Quality always beats quantity.


Crawl Budget Optimization for Different Sites

Small websites (under 500 pages)

You usually don’t need deep optimization. Focus on:

  • Clean sitemap
  • Fast loading speed
  • Proper internal linking

Medium websites (500–10,000 pages)

Start managing:

  • Duplicate content
  • Indexation control
  • Category structure

Large websites (10,000+ pages)

You must actively manage crawl budget using:

  • Robots.txt rules
  • Parameter handling
  • Log file analysis
  • Technical SEO audits

Common Crawl Budget Mistakes

Avoid these mistakes if you want better indexing:

  • Blocking important pages accidentally
  • Having multiple URLs for the same content
  • Ignoring site speed issues
  • Leaving orphan pages unlinked
  • Overloading your site with low-value pages

Even one of these can reduce your SEO performance significantly.


FAQ: Crawl Budget Optimization

1. Do all websites need crawl budget optimization?

No.
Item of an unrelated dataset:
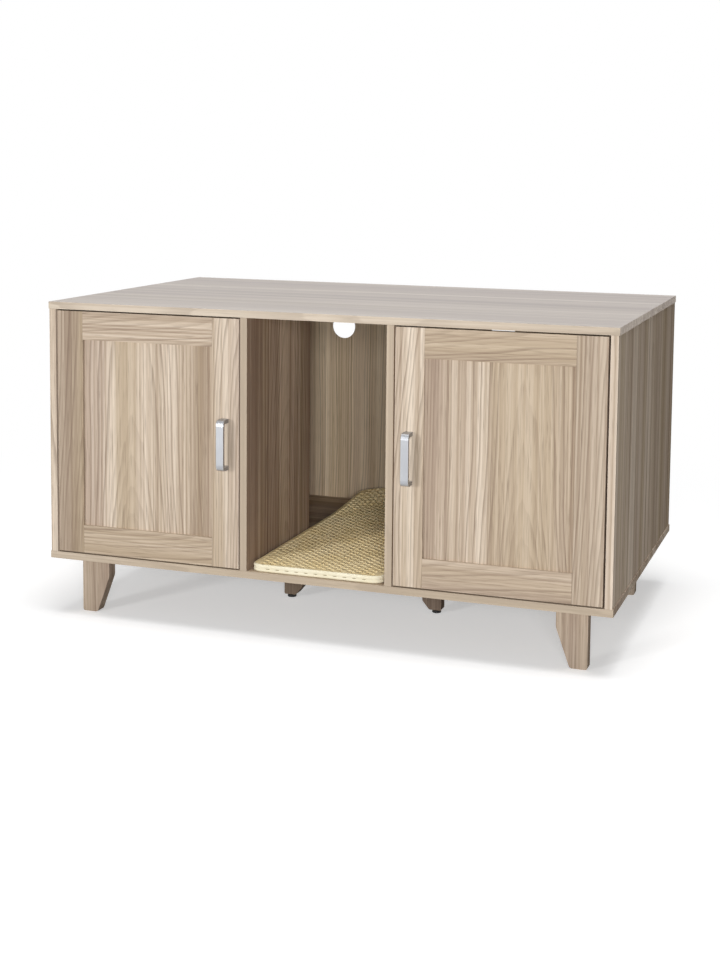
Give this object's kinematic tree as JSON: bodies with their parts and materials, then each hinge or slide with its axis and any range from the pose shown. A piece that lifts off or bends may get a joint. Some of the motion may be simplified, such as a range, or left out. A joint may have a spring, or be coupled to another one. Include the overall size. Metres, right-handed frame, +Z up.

Small websites usually don’t need it. It becomes important for large or complex sites.

2. How do I know if I have crawl budget issues?

Check Google Search Console. If important pages are not being indexed or crawled frequently, you may have an issue.

3. Does site speed affect crawl budget?

Yes. Faster websites allow Google to crawl more pages in less time.

4. Can internal linking improve crawl budget?

Absolutely. Strong internal linking helps Google discover and prioritize your important pages.

5. What is the fastest way to improve crawl efficiency?

Start by fixing duplicate content, improving site structure, and blocking low-value pages.


Conclusion

Crawl budget optimization is not about tricking search engines—it’s about guiding them. When you make your website clean, fast, and well-structured, Google naturally focuses on the pages that matter most.

If your SEO efforts aren’t delivering the results you expect, this is one area worth checking. Small technical fixes can lead to major improvements in indexing and rankings.